Justement cette scène en fin d’album où tu représentes le public convié dans l’atelier du peintre. Est-ce un clin d’œil à ce tableau ?
Je voulais surtout me moquer des amateurs d’art, spécialité parisienne, snob et prétentieuse qui “fait” et “défait” les modes. En fait ce sont les Galeristes, les marchands qui décident des modes !
Que retiens-tu de ton travail sur ce projet ?

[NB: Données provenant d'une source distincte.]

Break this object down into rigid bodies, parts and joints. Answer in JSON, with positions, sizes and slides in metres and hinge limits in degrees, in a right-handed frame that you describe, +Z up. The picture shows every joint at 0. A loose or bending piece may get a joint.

En travaillant sur Courbet et surtout sur l’Origine du monde, j’ai trouvé cette oeuvre encore plus moderne que ce que j’avais imaginé. Les réactions sont encore vives et parfois hostiles de nos jours. Mais j’ai eu aussi des moments magiques en la faisant découvrir à des jeunes de banlieue, rigolards d’abord et fascinés ensuite quand je leur expliquais son importance, sa poésie et sa beauté universelle. A l’un d’eux pouffant devant ce sexe de femme, pour faire bonne figure devant ses copains, j’ai eu l’audace de lui faire remarquer que cela pouvait être le sexe de sa mère, de sa soeur ou de sa future femme ! et que de toute façon, garçons, filles, hétéros, homos, nous venions tous de cet endroit magique, ce temple de la création, le sexe de la femme et qu’il fallait le respecter en toutes circonstances ! Le silence qui a suivi m’a donné une joie comme on en attend toute sa vie pour un artiste, le message de Courbet et mon amour de l’art était bien passé ! C’est pour cela que je continue mon métier de raconteur et dessinateur d’histoires !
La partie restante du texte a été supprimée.